The lessons Murph taught Laymon inspired him to write this piece on Black friendship and its importance in his life, instead of answering the original question about white America.
“I decided I’d rather write to us and for us about the paradoxes of revision, restoration, and repair in our friendships,” Laymon said. “Instead of explaining something that has already been explained and making a spectacle of Black death, I decided to write something that makes me feel good about a man from Winona, Mississippi, who has loved me whole and halted my premature death.”
The questions and answers section touched on Laymon’s relationship with his body and the importance of Black Male Studies for boys growing up in the 21st century.
“So much of what we’re doing this weekend is talking about the necessity of Black Male Studies and my hope is that, when that becomes modeled all over the country and all over the world, that we think about not just the damage done to Black boys and our bodies, but the damage we do as Black boys to our bodies and to the bodies of Black friends and other Black boys,” Laymon said.

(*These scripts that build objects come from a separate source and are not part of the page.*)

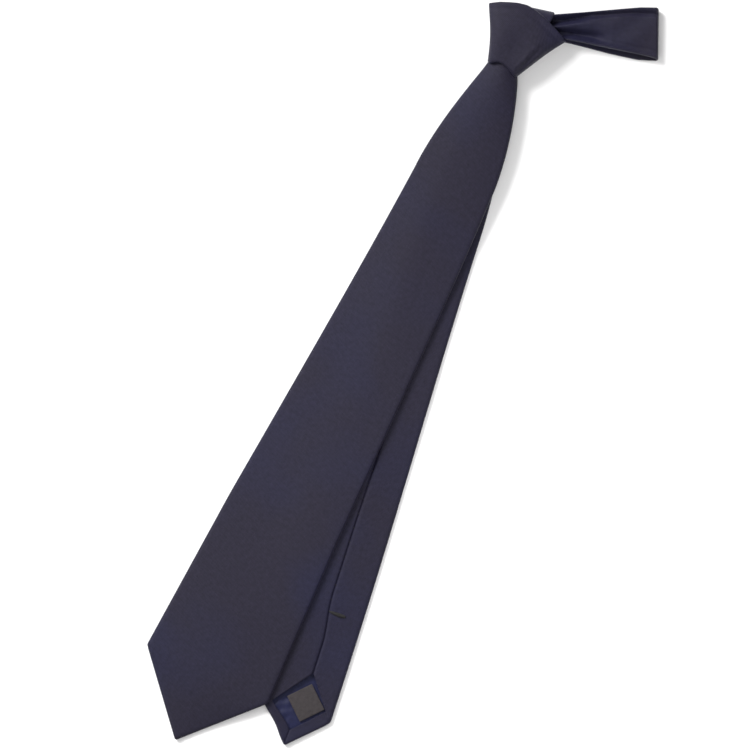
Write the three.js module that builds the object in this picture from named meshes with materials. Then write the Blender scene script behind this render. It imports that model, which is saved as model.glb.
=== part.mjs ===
import * as THREE from "three";

// Millimetres. X across the tie, Y from the tip up to the knot, Z from the table to the front.
// The origin is under the middle of the knot, on the table; the tie lies on Z = 0.

// Cloth and thread
const SILK = 0.5;
const WADDING = 0.8;
const LINING = 0.3;
const THREAD = 0.4;
const GAP = 0.3;
const FLAT_SLEEVE = 2 * SILK + 2 * GAP + WADDING;
const LINED_SLEEVE = FLAT_SLEEVE + GAP + LINING;
const EDGE = 0.5;
const SEAM_HALF = THREAD / 2 + GAP;
const POINT_HALF = 1.2;
const STEP = 16;

// Knot: five passes of cloth stacked one LAYER apart, wrapped by a flaring band
const KNOT_FOOT = -17;
const KNOT_HEIGHT = 31;
const KNOT_FOOT_HALF = 10;
const KNOT_FLARE = 0.5;
const BAND_CORNER = 1.5;
const BAND_CROWN = 2;
const BAND_ARCH = 3.5;
const BAND_PEAK = 7;
const BAND_SPLIT = 0.6;
const BAND_SPLIT_PLACE = 0.55;
const LAYER = FLAT_SLEEVE + GAP;
const BAND_BACK = 2 * LAYER - GAP;
const BAND_FRONT = 5 * LAYER;
const OVER_FOLD_RISE = 10.2;
const OVER_FOLD_CORNER = 2.5;
const OVER_FOLD_HALF = 14.5;
const OVER_FOLD_SHIFT = -1;
const OVER_FOLD_BACK_END = 6;
const OVER_FOLD_REACH = 2.5;
const CROSS_LOW = 7;
const CROSS_HIGH = 20;
const WALL_GAP = 1.4;

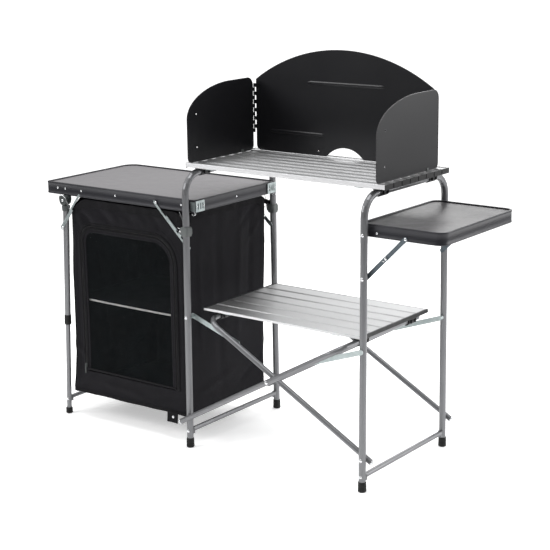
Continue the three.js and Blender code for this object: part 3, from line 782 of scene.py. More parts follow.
def bag_point(s, z, proud=0.0):
    """A point of the sewn shell: s runs round it from the front left corner, along the front first."""
    lengths = (BAG_WIDE - 2 * CORNER, BAG_DEEP - 2 * CORNER) * 2
    turn = math.pi * CORNER / 2
    place = Vector((BAG_LOW.x + CORNER, BAG_LOW.y))
    heading = Vector((1, 0))
    left = s % bag_round()
    for length in lengths:
        outward = Vector((heading.y, -heading.x))
        if left <= length:
            place = place + heading * left
            break
        place = place + heading * length
        left -= length
        if left <= turn:
            angle = left / CORNER
            centre = place - outward * CORNER
            outward = outward * math.cos(angle) + heading * math.sin(angle)
            place = centre + outward * CORNER
            break
        centre = place - outward * CORNER
        place = centre + heading * CORNER
        heading = -outward
        left -= turn
    push = proud
    if outward.y < 0:
        push += front_push(place.x, z) * -outward.y
    if outward.y > 0:
        push += back_push(place.x, z) * outward.y
    if outward.x > 0:
        push += right_push(place.y, z) * outward.x
    if outward.x < 0:
        push += left_push(place.y, z) * -outward.x
    return Vector((place.x + outward.x * push, place.y + outward.y * push, z))


def bag_round():
    return 2 * (BAG_WIDE + BAG_DEEP) - 8 * CORNER + 2 * math.pi * CORNER


def corner_run(index):
    """How far round the shell a corner lies: 0 front right, 1 rear right, 2 rear left, 3 front left."""
    turn = math.pi * CORNER / 2
    run = 0.0
    for i, length in enumerate((BAG_WIDE - 2 * CORNER, BAG_DEEP - 2 * CORNER) * 2):
        run += length + turn / 2
        if i == index:
            return run
        run += turn / 2
    return run


def bag_top(s):
    """The top edge dips a little at each corner, where the cloth is only stitched to a strap."""
    dip = 0.0
    for index, (reach, depth) in enumerate(((42, 11), (42, 14), (42, 11), (64, 30))):
        gap = abs((s - corner_run(index) + bag_round() / 2) % bag_round() - bag_round() / 2)
        dip = max(dip, depth * MM * (1 - ease(0, reach * MM, gap)))
    return BAG_HIGH.z - 1.0 * MM - dip


def bag_bottom(s):
    wave = math.sin(s * 23) * 0.8 + math.sin(s * 51 + 2) * 0.5
    return BAG_LOW.z + (0.8 + wave) * MM


def door_depth(x, z):
    """How far outside the door's outline a point of the front lies; negative inside."""
    if z > DOOR_HIGH.z - DOOR_SMALL and x < DOOR_LOW.x + DOOR_SMALL:
        return math.hypot(x - DOOR_LOW.x - DOOR_SMALL, z - DOOR_HIGH.z + DOOR_SMALL) - DOOR_SMALL
    if z > DOOR_HIGH.z - DOOR_LARGE and x > DOOR_HIGH.x - DOOR_LARGE:
        return math.hypot(x - DOOR_HIGH.x + DOOR_LARGE, z - DOOR_HIGH.z + DOOR_LARGE) - DOOR_LARGE
    return max(DOOR_LOW.x - x, x - DOOR_HIGH.x, DOOR_LOW.z - z, z - DOOR_HIGH.z)


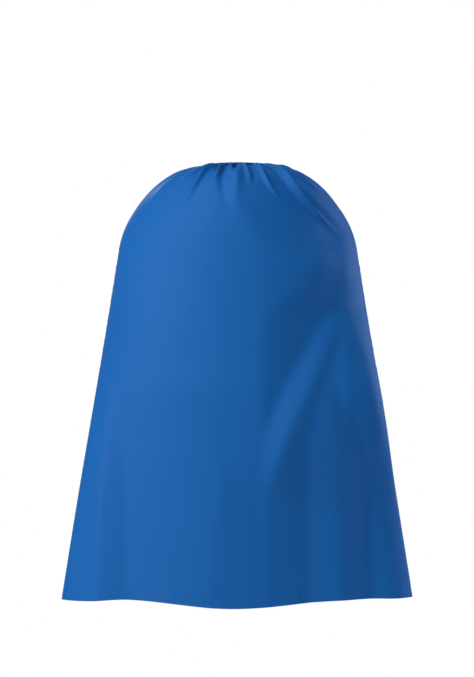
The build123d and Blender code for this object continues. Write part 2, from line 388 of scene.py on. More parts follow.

Afterwards, Jennifer Stacy, a member of the Council of Descendant Advisors at James Monroe’s Highland and panelist at the Symposium, shared what Laymon’s talk meant to her.
“It just opened me up and made me remember my own experiences, and I think that’s what it’s going to take,” Stacy said. “Sharing, giving people permission to feel the feelings that they feel in order to take the step that they need to take to be healed.”
Upcoming Lemon Project events include the dedication of Hearth: Memorial to the Enslaved on May 7 and the Donning of the Kente during commencement weekend. In the meantime, the Lemon Project will continue to do research on the College’s relationship with slavery and start planning the next Symposium.
“I think we’re going to do a more local focus. We always have more research to do,” Thomas said. “William and Mary owned enslaved people for longer than it hasn’t owned enslaved people. We have a lot of history that we’re still uncovering.”